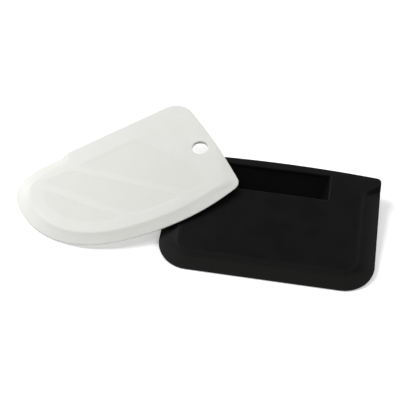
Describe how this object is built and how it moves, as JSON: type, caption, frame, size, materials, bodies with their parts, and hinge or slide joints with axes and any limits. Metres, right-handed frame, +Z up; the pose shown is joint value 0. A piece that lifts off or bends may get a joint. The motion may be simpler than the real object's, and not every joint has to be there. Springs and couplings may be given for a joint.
{
  "type": "dough scraper set",
  "caption": "Pair of moulded plastic dough scrapers: a straight-edged bench scraper with a finger pocket, and a curved bowl scraper with a hanging hole.",
  "frame": {"origin": "centre of the pair's footprint, on the table", "axes": "+X along the bench scraper's blade edge, towards its free right end; +Y away from that edge; +Z up"},
  "size_m": [0.2498, 0.1352, 0.0226],
  "materials": {
    "black_plastic": "fine satin moulded texture",
    "white_plastic": "smooth satin, faintly translucent"
  },
  "bodies": {
    "bench_scraper_body": {"bench_scraper": "black_plastic"},
    "bowl_scraper_body": {"bowl_scraper": "white_plastic"}
  },
  "joints": [
    {"name": "bowl_lift", "type": "slide", "parent": "bench_scraper_body", "child": "bowl_scraper_body", "axis": [0, 0, 1], "range_m": [0, 0.08]}
  ]
}
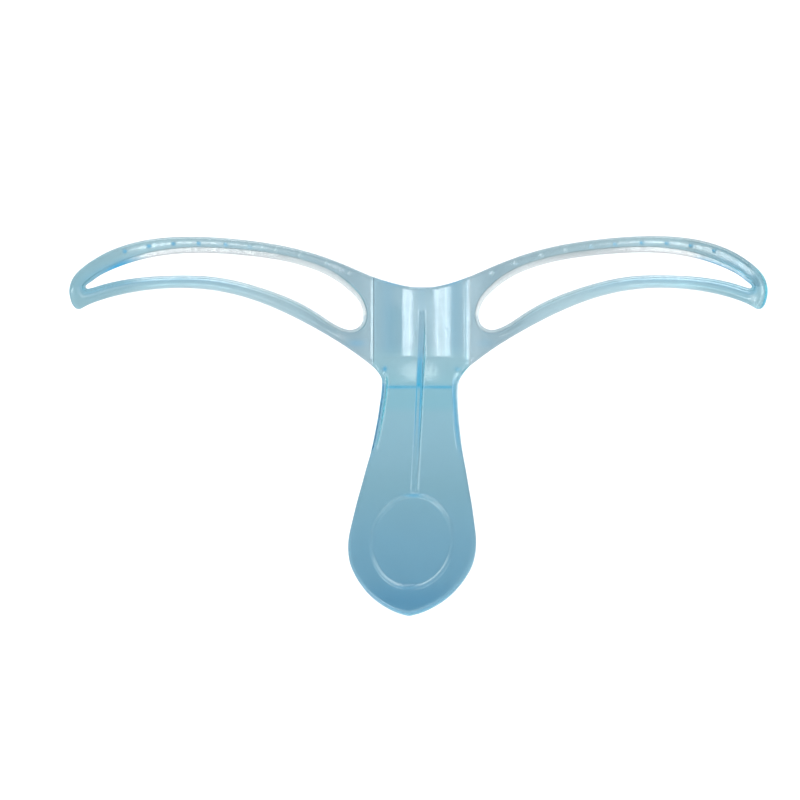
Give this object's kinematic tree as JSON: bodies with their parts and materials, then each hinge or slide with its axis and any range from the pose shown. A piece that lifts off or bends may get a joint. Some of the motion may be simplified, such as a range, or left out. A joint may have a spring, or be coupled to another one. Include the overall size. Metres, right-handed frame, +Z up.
{
  "type": "dental cheek retractor",
  "caption": "Clear light-blue dental cheek retractor with looped spring wings, a central channel and a paddle handle with a thumb pad.",
  "frame": {"origin": "on the plane of symmetry, at the height of the handle's point and midway between the front-most and rear-most surfaces", "axes": "+X to the right along the wings' span, +Z up from the handle's point to the wings, front (the side the handle leans to) is -Y"},
  "size_m": [0.14, 0.023, 0.0751],
  "materials": {
    "clear_blue": "gloss"
  },
  "bodies": {
    "handle_body": {"saddle_channel": "clear_blue", "neck_ramp": "clear_blue", "handle_blade": "clear_blue", "centre_rib": "clear_blue", "flange_left": "clear_blue", "flange_right": "clear_blue", "thumb_ring": "clear_blue"},
    "wing_left": {"wing_root_left": "clear_blue", "rail_upper_left": "clear_blue", "rail_lower_left": "clear_blue", "wing_tip_left": "clear_blue", "pips_left": "clear_blue"},
    "wing_right": {"wing_root_right": "clear_blue", "rail_upper_right": "clear_blue", "rail_lower_right": "clear_blue", "wing_tip_right": "clear_blue", "pips_right": "clear_blue"}
  },
  "joints": [
    {"name": "wing_flex_left", "type": "hinge", "parent": "handle_body", "child": "wing_left", "pos_m": [-0.01, 0.00835, 0.0588], "axis": [0, 0, -1], "range_deg": [-8, 35], "stiffness_Nm_per_rad": 0.12},
    {"name": "wing_flex_right", "type": "hinge", "parent": "handle_body", "child": "wing_right", "pos_m": [0.01, 0.00835, 0.0588], "axis": [0, 0, 1], "range_deg": [-8, 35], "stiffness_Nm_per_rad": 0.12}
  ]
}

WRITTEN TASK:
Copy every line verbatim.

SOLUTION:
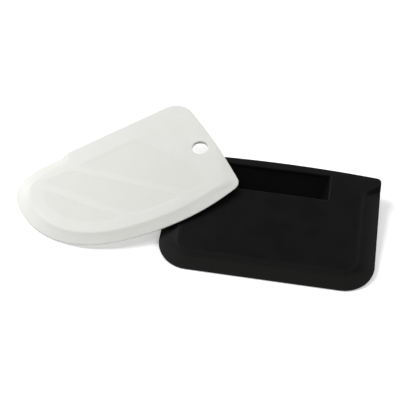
Describe how this object is built and how it moves, as JSON: type, caption, frame, size, materials, bodies with their parts, and hinge or slide joints with axes and any limits. Metres, right-handed frame, +Z up; the pose shown is joint value 0. A piece that lifts off or bends may get a joint. The motion may be simpler than the real object's, and not every joint has to be there. Springs and couplings may be given for a joint.
{
  "type": "dough scraper set",
  "caption": "Pair of moulded plastic dough scrapers: a straight-edged bench scraper with a finger pocket, and a curved bowl scraper with a hanging hole.",
  "frame": {"origin": "centre of the pair's footprint, on the table", "axes": "+X along the bench scraper's blade edge, towards its free right end; +Y away from that edge; +Z up"},
  "size_m": [0.2498, 0.1352, 0.0226],
  "materials": {
    "black_plastic": "fine satin moulded texture",
    "white_plastic": "smooth satin, faintly translucent"
  },
  "bodies": {
    "bench_scraper_body": {"bench_scraper": "black_plastic"},
    "bowl_scraper_body": {"bowl_scraper": "white_plastic"}
  },
  "joints": [
    {"name": "bowl_lift", "type": "slide", "parent": "bench_scraper_body", "child": "bowl_scraper_body", "axis": [0, 0, 1], "range_m": [0, 0.08]}
  ]
}
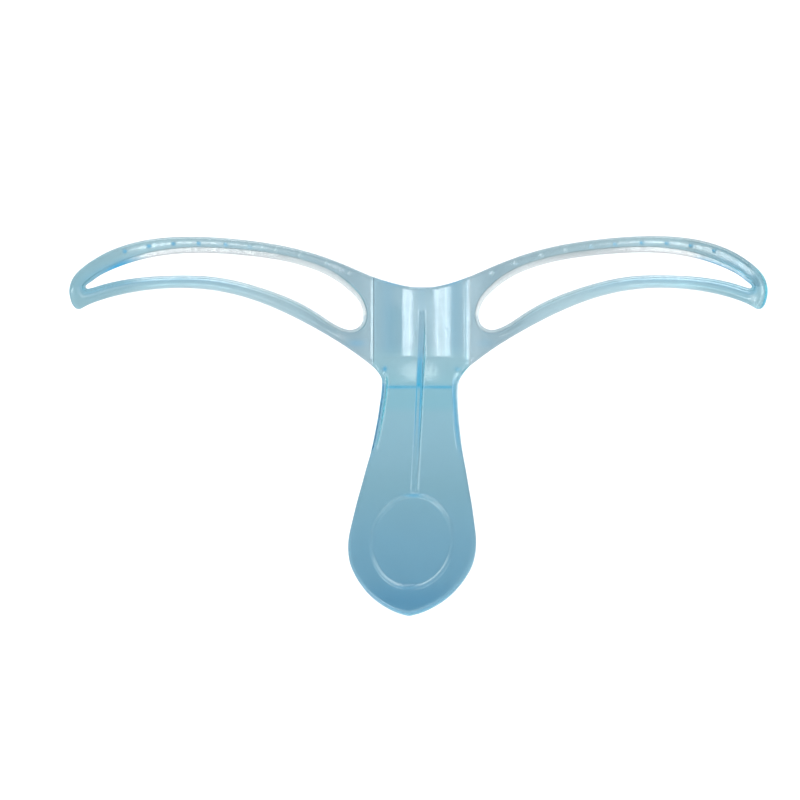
Give this object's kinematic tree as JSON: bodies with their parts and materials, then each hinge or slide with its axis and any range from the pose shown. A piece that lifts off or bends may get a joint. Some of the motion may be simplified, such as a range, or left out. A joint may have a spring, or be coupled to another one. Include the overall size. Metres, right-handed frame, +Z up.
{
  "type": "dental cheek retractor",
  "caption": "Clear light-blue dental cheek retractor with looped spring wings, a central channel and a paddle handle with a thumb pad.",
  "frame": {"origin": "on the plane of symmetry, at the height of the handle's point and midway between the front-most and rear-most surfaces", "axes": "+X to the right along the wings' span, +Z up from the handle's point to the wings, front (the side the handle leans to) is -Y"},
  "size_m": [0.14, 0.023, 0.0751],
  "materials": {
    "clear_blue": "gloss"
  },
  "bodies": {
    "handle_body": {"saddle_channel": "clear_blue", "neck_ramp": "clear_blue", "handle_blade": "clear_blue", "centre_rib": "clear_blue", "flange_left": "clear_blue", "flange_right": "clear_blue", "thumb_ring": "clear_blue"},
    "wing_left": {"wing_root_left": "clear_blue", "rail_upper_left": "clear_blue", "rail_lower_left": "clear_blue", "wing_tip_left": "clear_blue", "pips_left": "clear_blue"},
    "wing_right": {"wing_root_right": "clear_blue", "rail_upper_right": "clear_blue", "rail_lower_right": "clear_blue", "wing_tip_right": "clear_blue", "pips_right": "clear_blue"}
  },
  "joints": [
    {"name": "wing_flex_left", "type": "hinge", "parent": "handle_body", "child": "wing_left", "pos_m": [-0.01, 0.00835, 0.0588], "axis": [0, 0, -1], "range_deg": [-8, 35], "stiffness_Nm_per_rad": 0.12},
    {"name": "wing_flex_right", "type": "hinge", "parent": "handle_body", "child": "wing_right", "pos_m": [0.01, 0.00835, 0.0588], "axis": [0, 0, 1], "range_deg": [-8, 35], "stiffness_Nm_per_rad": 0.12}
  ]
}